--- begin ---

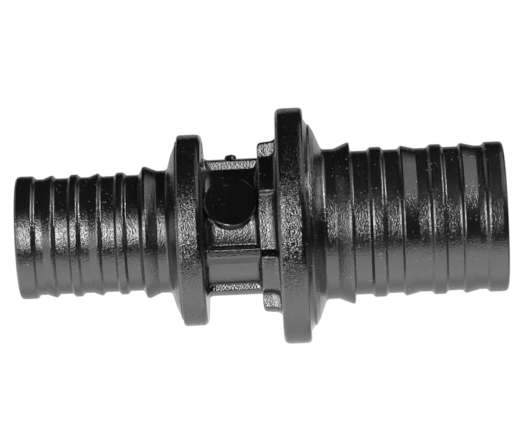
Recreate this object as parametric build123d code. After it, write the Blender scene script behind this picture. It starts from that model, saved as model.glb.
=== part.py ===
from build123d import *
import math
import os

# Reducing coupling for plastic pipe, moulded in one piece. A ribbed spigot stands at each end, and
# between the two flanges lie a ring of lugs and a waist with pockets, ribs and a marking disc.
#
# Frame: millimetres, +Z along the bore from the large end to the small one, with z = 0 on the large
# end's face. The mould parts on the plane y = 0 and opens along Y. The gate is on the +X side, and
# the marking disc is on the -Y side. Angles round the bore count from the mould's opening direction.

# ---- large spigot, places measured from its open end ----
large_bore_r = 8.0
large_root_r = 10.17        # floor of the grooves between the rings
large_ring_r = 10.62        # crests of the rings and ridges
large_barb_r = 11.44
large_end_ring = 2.62       # width of the ring at the open end
large_ridge_crest = 5.74    # first saw-tooth ridge
large_ridge_ramp = 1.75     # its slope towards the open end
large_ridge_back = 0.45     # its steep side
large_ring_offset = 3.79    # from a ridge's crest to the middle of the ring behind it
large_ring_width = 1.85
large_pitch = 8.43          # from one ridge to the next
large_barb_face = 21.46     # foot of the barb's steep face
large_barb_rise = 0.42
large_barb_land = 0.42
large_barb_ramp = 1.65
large_spigot_length = 28.05

# ---- small spigot, the same way ----
small_bore_r = 6.3
small_root_r = 8.21
small_ring_r = 8.66
small_barb_r = 9.32
small_end_ring = 2.75
small_ridge_crest = 5.2
small_ridge_ramp = 1.35
small_ridge_back = 0.6
small_ring_offset = 3.1
small_ring_width = 1.5
small_pitch = 6.5
small_barb_face = 17.5
small_barb_rise = 0.8
small_barb_land = 0.2
small_barb_ramp = 1.55
small_spigot_length = 22.95

ridge_pairs = 2             # ridge and ring pairs on each spigot
end_chamfer = 0.55          # outer corner of each open end
mouth_chamfer = 0.5         # lead-in of each bore

# ---- flanges and the collars that carry them, collar places measured from the flange's face ----
large_flange_r = 16.69
large_flange_width = 3.96
large_sleeve_seat = 1.59    # flat ring left on the flange outside its collar
large_collar_slope = 1.86   # radius the collar gains between its shoulder and the flange
large_shoulder_depth = 1.35
large_collar_depth = 2.37
small_flange_r = 13.54
small_flange_width = 3.55
small_sleeve_seat = 1.4
small_collar_slope = 1.37
small_shoulder_depth = 0.92
small_collar_depth = 1.53
flange_small_side_chamfer = 0.45
flange_large_side_chamfer = 0.3

# ---- lug ring beside the large flange ----
lug_ring_width = 2.69
lug_floor_r = 9.98
lug_r = 12.2                # crest at the flange
lug_taper = 0.25            # loss of crest radius towards the waist
lug_chamfer = 0.6
lug_floor_slope = 1.2       # slope from the lug ring's floor up to the flange
lug_root_angles = (20.9, 67.8)
lug_crest_angles = (24.0, 50.2)

# ---- waist ----
waist_length = 7.79
core_r = 8.5
pocket_end_rise = 1.35      # slope at a pocket's ends: its height, and its length along the bore
pocket_end_run = 0.9
gate_rib_r = 9.84           # rib on the parting plane, on the gate's side
foot_rib_r = 9.45           # the one opposite
side_rib_r = 9.65
parting_rib_width = 5.7
rib_end_slope = 0.5
side_rib_root_angles = (20.6, 40.3)
side_rib_crest_angles = (22.0, 29.2)
wedge_reach = 1.6           # how far a wedge's walls run on past its crest, as a multiple of its height
disc_r = 3.75
disc_face_distance = 9.25   # from the bore's axis to the disc's face
disc_angle = 20.0
disc_edge = 0.15
disc_skirt = 3.0            # depth of the disc's wall along the mould's opening
gate_stub_r = 0.85
gate_stub_top_r = 0.72
gate_stub_height = 0.45
gate_tear_r = 0.5           # torn lip left on the stub
gate_tear_top_r = 0.3
gate_tear_height = 0.25
bore_step_start = 27.5      # cone between the two bores, measured from the large end
bore_step_length = 5.5

# ---- stations along the axis ----
large_flange_z = large_spigot_length
lug_ring_z = large_flange_z + large_flange_width
waist_z = lug_ring_z + lug_ring_width
small_flange_z = waist_z + waist_length
small_spigot_z = small_flange_z + small_flange_width
total_length = small_spigot_z + small_spigot_length
overlap = 1.0               # how far an added form reaches into what carries it


def on_circle(radius, degrees):
    """Point of the XY plane at an angle counted from -Y towards +X."""
    angle = math.radians(degrees)
    return Vector(radius * math.sin(angle), -radius * math.cos(angle))


def toothed_outline(root, ring, barb, end_ring, ridge, ring_middle, ring_width, pitch, barb_run):
    """Outer corners of a spigot as (distance from its open end, radius).

    ridge is (crest, ramp, back) of the first ridge, ring_middle the place of the first plain ring
    behind its ridge, and barb_run (face, rise, land, ramp) the reversed barb, from its foot on.
    """
    crest, ramp, back = ridge
    face, rise, land, fall = barb_run
    corners = [(0, ring - end_chamfer), (end_chamfer, ring), (end_ring, ring), (end_ring, root)]
    for pair in range(ridge_pairs):
        top = crest + pair * pitch
        near = top + ring_middle - ring_width / 2
        far = near + ring_width
        corners += [(top - ramp, root), (top, ring), (top + back, root)]
        corners += [(near, root), (near, ring), (far, ring), (far, root)]
    corners += [(face, root), (face + rise, barb)]
    corners += [(face + rise + land, barb), (face + rise + land + fall, ring)]
    return corners


def collar_outline(length, neck, collar, slope, shoulder_depth, depth):
    """Corners of the collar between the spigot's neck and the flange's face, at length."""
    return [(length - depth, neck), (length - shoulder_depth, collar - slope), (length, collar)]


def flange_outline(start, stop, radius):
    """Corners of a flange's rim, whose sides are at start and stop."""
    return [
        (start, radius - flange_large_side_chamfer),
        (start + flange_large_side_chamfer, radius),
        (stop - flange_small_side_chamfer, radius),
        (stop, radius - flange_small_side_chamfer),
    ]


def reversed_outline(corners):
    """The same corners for a spigot whose open end is the far one."""
    return [(total_length - place, radius) for place, radius in corners[::-1]]


def turned(corners):
    """Solid of revolution about Z, between the axis and corners given as (z, radius)."""
    points = [(radius, z) for z, radius in corners]
    outline = Polyline((0, corners[0][0]), *points, (0, corners[-1][0]), close=True)
    return revolve(Plane.XZ * make_face(outline), Axis.Z)


def wedge(root_r, crest_r, root_angles, crest_angles, start, stop):
    """Prism whose side walls run through points on two circles, and on past the crest circle."""
    inner = [on_circle(root_r, angle) for angle in root_angles]
    crest = [on_circle(crest_r, angle) for angle in crest_angles]
    beyond = [low + (high - low) * wedge_reach for low, high in zip(inner, crest)]
    sunk = [point * (1 - overlap / root_r) for point in inner]
    outline = Polyline(sunk[0], inner[0], beyond[0], beyond[1], inner[1], sunk[1], close=True)
    return extrude(Plane.XY.offset(start) * make_face(outline), stop - start)


def rib_blank(radius):
    """Round blank for the crest of a rib along the waist, sloping up to the small flange."""
    return turned([
        (waist_z - overlap, radius),
        (small_flange_z - rib_end_slope, radius),
        (small_flange_z + overlap, radius + rib_end_slope + overlap),
    ])


def make_lug_blank():
    """Round blank for the lugs' crests: tapered towards the waist, with a chamfer there."""
    return turned([
        (lug_ring_z - overlap, lug_r),
        (lug_ring_z, lug_r),
        (waist_z - lug_chamfer, lug_r - lug_taper),
        (waist_z, lug_r - lug_taper - lug_chamfer),
    ])


def make_core():
    """Everything that is round: spigots, collars, flanges, the lug ring's floor and the waist's."""
    large_end = toothed_outline(
        large_root_r, large_ring_r, large_barb_r, large_end_ring,
        (large_ridge_crest, large_ridge_ramp, large_ridge_back),
        large_ring_offset, large_ring_width, large_pitch,
        (large_barb_face, large_barb_rise, large_barb_land, large_barb_ramp),
    )
    large_end += collar_outline(
        large_spigot_length, large_ring_r, large_flange_r - large_sleeve_seat,
        large_collar_slope, large_shoulder_depth, large_collar_depth,
    )
    small_end = toothed_outline(
        small_root_r, small_ring_r, small_barb_r, small_end_ring,
        (small_ridge_crest, small_ridge_ramp, small_ridge_back),
        small_ring_offset, small_ring_width, small_pitch,
        (small_barb_face, small_barb_rise, small_barb_land, small_barb_ramp),
    )
    small_end += collar_outline(
        small_spigot_length, small_ring_r, small_flange_r - small_sleeve_seat,
        small_collar_slope, small_shoulder_depth, small_collar_depth,
    )
    lug_floor = [
        (lug_ring_z, lug_floor_r + lug_floor_slope),
        (lug_ring_z + lug_floor_slope, lug_floor_r),
        (waist_z, lug_floor_r),
    ]
    waist = [
        (waist_z, core_r + pocket_end_rise),
        (waist_z + pocket_end_run, core_r),
        (small_flange_z - pocket_end_run, core_r),
        (small_flange_z, core_r + pocket_end_rise),
    ]
    middle = flange_outline(large_flange_z, lug_ring_z, large_flange_r) + lug_floor + waist
    middle += flange_outline(small_flange_z, small_spigot_z, small_flange_r)
    return turned(large_end + middle + reversed_outline(small_end))


def make_parting_ribs(lug_blank):
    """Rib and lug on the parting plane, on the gate's side and opposite."""
    reach = lug_r + overlap
    start, stop = lug_ring_z - overlap, small_flange_z + overlap
    ribs = []
    for side, crest_r in ((1, gate_rib_r), (-1, foot_rib_r)):
        bar = Pos(side * reach / 2, 0, start) * Box(
            reach, parting_rib_width, stop - start, align=(Align.CENTER, Align.CENTER, Align.MIN)
        )
        ribs += [bar & rib_blank(crest_r), bar & lug_blank]
    return ribs


def make_side_ribs():
    """Ribs between the pockets. The disc stands where the fourth one would be."""
    start, stop = waist_z - overlap, small_flange_z + overlap
    rib = wedge(core_r, side_rib_r, side_rib_root_angles, side_rib_crest_angles, start, stop)
    rib &= rib_blank(side_rib_r)
    front_low = mirror(rib, Plane.YZ)
    back_high = mirror(rib, Plane.XZ)
    return [front_low, back_high, mirror(front_low, Plane.XZ)]


def make_lugs(lug_blank):
    """Four lugs of the ring, two on each side of the parting plane."""
    start, stop = lug_ring_z - overlap, waist_z
    lug = wedge(lug_floor_r, lug_r, lug_root_angles, lug_crest_angles, start, stop) & lug_blank
    low = mirror(lug, Plane.YZ)
    return [lug, low, mirror(lug, Plane.XZ), mirror(low, Plane.XZ)]


def make_disc():
    """Bare marking disc, with a wall behind its far edge that clears the mould's opening."""
    outward = on_circle(1, disc_angle)
    middle = Vector(0, 0, waist_z + waist_length / 2)
    face = Plane(middle + outward * disc_face_distance, x_dir=(0, 0, 1), z_dir=outward)
    base_distance = math.sqrt(core_r**2 - disc_r**2) - disc_edge
    boss = extrude(face * Circle(disc_r), base_distance - disc_face_distance)
    boss = chamfer(boss.edges().group_by(Axis(face.origin, outward))[-1], disc_edge)
    below_edge = Plane(face.origin - outward * disc_edge, x_dir=(0, 0, 1), z_dir=outward)
    skirt = extrude(below_edge * Circle(disc_r), disc_skirt, dir=(0, 1, 0))
    return [boss, skirt]


def make_gate_stub():
    """Broken-off gate on the parting rib's crown: a short post with a torn lip."""
    on_base = (Align.CENTER, Align.CENTER, Align.MIN)
    sunk = gate_tear_height
    foot = Plane((gate_rib_r - sunk, 0, waist_z + waist_length / 2), z_dir=(1, 0, 0))
    post = Cone(gate_stub_r, gate_stub_top_r, gate_stub_height + sunk, align=on_base)
    lip = Cone(gate_tear_r, gate_tear_top_r, gate_tear_height + sunk, align=on_base)
    return [foot * post, foot.offset(gate_stub_height) * lip]


def make_bore():
    """Passage from end to end: a chamfered mouth, two bores and the cone between them."""
    return turned([
        (0, large_bore_r + mouth_chamfer),
        (mouth_chamfer, large_bore_r),
        (bore_step_start, large_bore_r),
        (bore_step_start + bore_step_length, small_bore_r),
        (total_length - mouth_chamfer, small_bore_r),
        (total_length, small_bore_r + mouth_chamfer),
    ])


def make_coupling():
    lug_blank = make_lug_blank()
    body = make_core()
    for form in make_parting_ribs(lug_blank) + make_side_ribs() + make_lugs(lug_blank):
        body += form
    for form in make_disc() + make_gate_stub():
        body += form
    return body - make_bore()


coupling = make_coupling()
os.makedirs("parts", exist_ok=True)
export_step(coupling, "parts/coupling_body.step")
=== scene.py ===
"""Visual model of a reducing pipe coupling moulded in black plastic.

Each piece is a surface worked out with numpy from sizes in millimetres and placed in the frame of
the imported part: the bore runs along +Z from the large end, -Y is the side with the marking disc, and
+X is the side with the gate. Angles round the bore are degrees from -Y towards +X, and the mould
parts on the plane y = 0.
"""
import math

import bpy
import numpy as np
from mathutils import Matrix, Vector


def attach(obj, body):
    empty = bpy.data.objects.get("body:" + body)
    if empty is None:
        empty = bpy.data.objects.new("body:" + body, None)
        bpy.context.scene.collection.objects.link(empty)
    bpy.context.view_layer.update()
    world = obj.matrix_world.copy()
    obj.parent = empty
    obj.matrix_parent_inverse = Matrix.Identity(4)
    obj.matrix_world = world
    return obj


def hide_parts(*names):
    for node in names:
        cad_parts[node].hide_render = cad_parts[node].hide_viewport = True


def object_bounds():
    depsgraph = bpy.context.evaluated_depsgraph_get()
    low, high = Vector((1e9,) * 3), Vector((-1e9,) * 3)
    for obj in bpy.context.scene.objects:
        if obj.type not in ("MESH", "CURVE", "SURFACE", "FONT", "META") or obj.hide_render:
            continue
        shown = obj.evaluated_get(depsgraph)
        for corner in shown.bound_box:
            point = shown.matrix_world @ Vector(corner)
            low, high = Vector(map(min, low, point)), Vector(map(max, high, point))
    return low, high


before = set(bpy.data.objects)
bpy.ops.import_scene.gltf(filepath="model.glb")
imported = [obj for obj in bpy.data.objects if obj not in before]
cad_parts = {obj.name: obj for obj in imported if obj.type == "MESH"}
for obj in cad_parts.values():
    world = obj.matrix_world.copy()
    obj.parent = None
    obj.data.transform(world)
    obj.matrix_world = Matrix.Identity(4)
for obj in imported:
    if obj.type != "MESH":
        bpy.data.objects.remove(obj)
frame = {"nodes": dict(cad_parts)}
cad_low, cad_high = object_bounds()

MM = 0.001

# ---- places along Z, in millimetres ----
TOTAL_LENGTH = cad_high[2] / MM
LARGE_FLANGE_Z = 28.05
LUG_RING_Z = 32.01
WAIST_Z = 34.70
SMALL_FLANGE_Z = 42.49
SMALL_SPIGOT_Z = 46.04
CONE_START_Z = 27.5         # cone between the two bores
CONE_STOP_Z = 33.0

# ---- spigots, flanges and bore, in millimetres ----
LARGE_RING_R = 10.62        # crests of the large spigot's rings
LARGE_PITCH = 8.43          # from one ridge to the next
LARGE_FLANGE_R = cad_high[0] / MM
LARGE_BORE_R = 8.0
SMALL_RING_R = 8.66
SMALL_PITCH = 6.5
SMALL_FLANGE_R = 13.54
SMALL_BORE_R = 6.3
GROOVE = 0.45               # depth of the grooves between the rings
MOUTH_CHAMFER = 0.5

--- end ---

Taking the lines above, repeat exactly those from the line that contains "coupling = make_coupling()" through the line that contains "obj.parent = empty", and both of those lines as well. Include nothing else.

- _Answer for this exercise_:
coupling = make_coupling()
os.makedirs("parts", exist_ok=True)
export_step(coupling, "parts/coupling_body.step")
=== scene.py ===
"""Visual model of a reducing pipe coupling moulded in black plastic.

Each piece is a surface worked out with numpy from sizes in millimetres and placed in the frame of
the imported part: the bore runs along +Z from the large end, -Y is the side with the marking disc, and
+X is the side with the gate. Angles round the bore are degrees from -Y towards +X, and the mould
parts on the plane y = 0.
"""
import math

import bpy
import numpy as np
from mathutils import Matrix, Vector


def attach(obj, body):
    empty = bpy.data.objects.get("body:" + body)
    if empty is None:
        empty = bpy.data.objects.new("body:" + body, None)
        bpy.context.scene.collection.objects.link(empty)
    bpy.context.view_layer.update()
    world = obj.matrix_world.copy()
    obj.parent = empty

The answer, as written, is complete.